### Exercise goal:
The listing below is to be output in its exact form.

___ Data segment

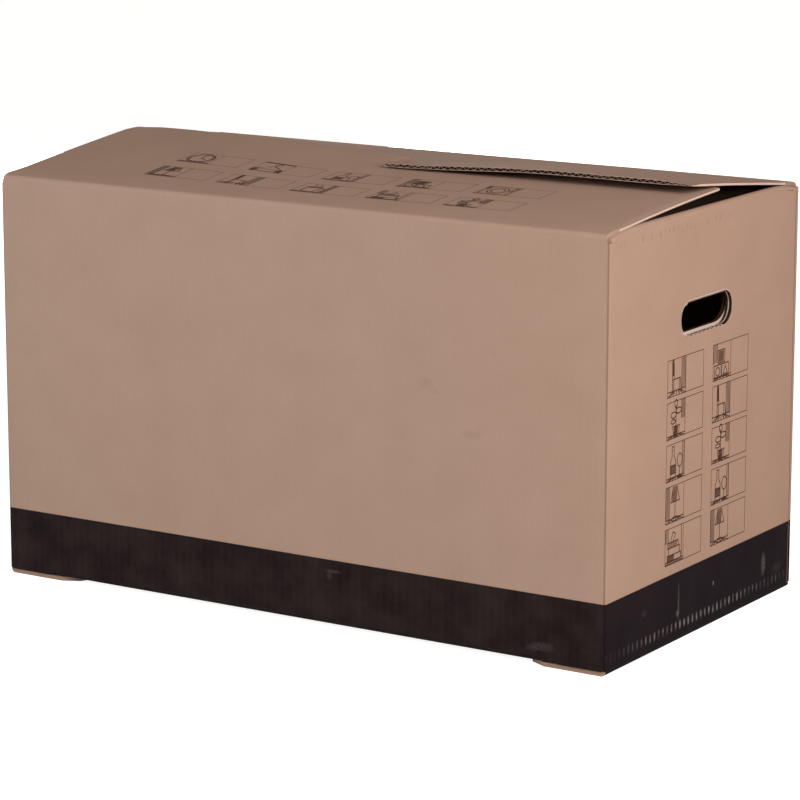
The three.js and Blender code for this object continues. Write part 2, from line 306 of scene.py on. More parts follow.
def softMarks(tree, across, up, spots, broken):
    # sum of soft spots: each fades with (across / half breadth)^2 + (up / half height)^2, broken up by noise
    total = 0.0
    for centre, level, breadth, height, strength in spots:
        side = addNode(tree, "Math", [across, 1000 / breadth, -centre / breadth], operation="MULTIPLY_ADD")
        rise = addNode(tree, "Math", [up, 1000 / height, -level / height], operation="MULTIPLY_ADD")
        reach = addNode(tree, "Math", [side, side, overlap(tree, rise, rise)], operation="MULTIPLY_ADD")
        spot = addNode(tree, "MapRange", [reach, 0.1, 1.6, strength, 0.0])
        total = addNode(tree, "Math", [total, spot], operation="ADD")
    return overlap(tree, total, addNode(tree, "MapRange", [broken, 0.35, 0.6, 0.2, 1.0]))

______

### Response to the task:
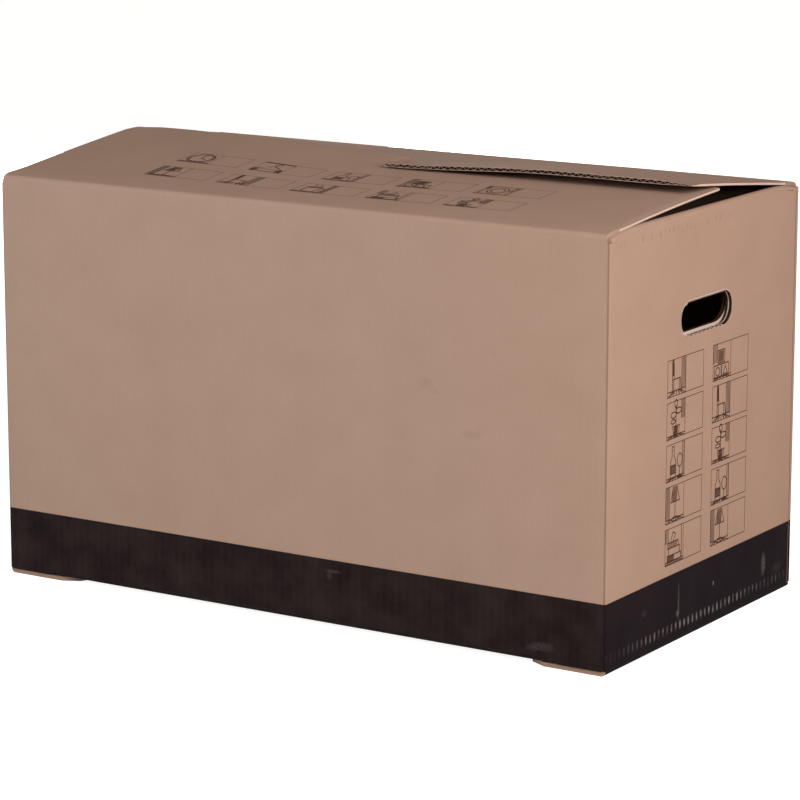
The three.js and Blender code for this object continues. Write part 2, from line 306 of scene.py on. More parts follow.
def softMarks(tree, across, up, spots, broken):
    # sum of soft spots: each fades with (across / half breadth)^2 + (up / half height)^2, broken up by noise
    total = 0.0
    for centre, level, breadth, height, strength in spots:
        side = addNode(tree, "Math", [across, 1000 / breadth, -centre / breadth], operation="MULTIPLY_ADD")
        rise = addNode(tree, "Math", [up, 1000 / height, -level / height], operation="MULTIPLY_ADD")
        reach = addNode(tree, "Math", [side, side, overlap(tree, rise, rise)], operation="MULTIPLY_ADD")
        spot = addNode(tree, "MapRange", [reach, 0.1, 1.6, strength, 0.0])
        total = addNode(tree, "Math", [total, spot], operation="ADD")
    return overlap(tree, total, addNode(tree, "MapRange", [broken, 0.35, 0.6, 0.2, 1.0]))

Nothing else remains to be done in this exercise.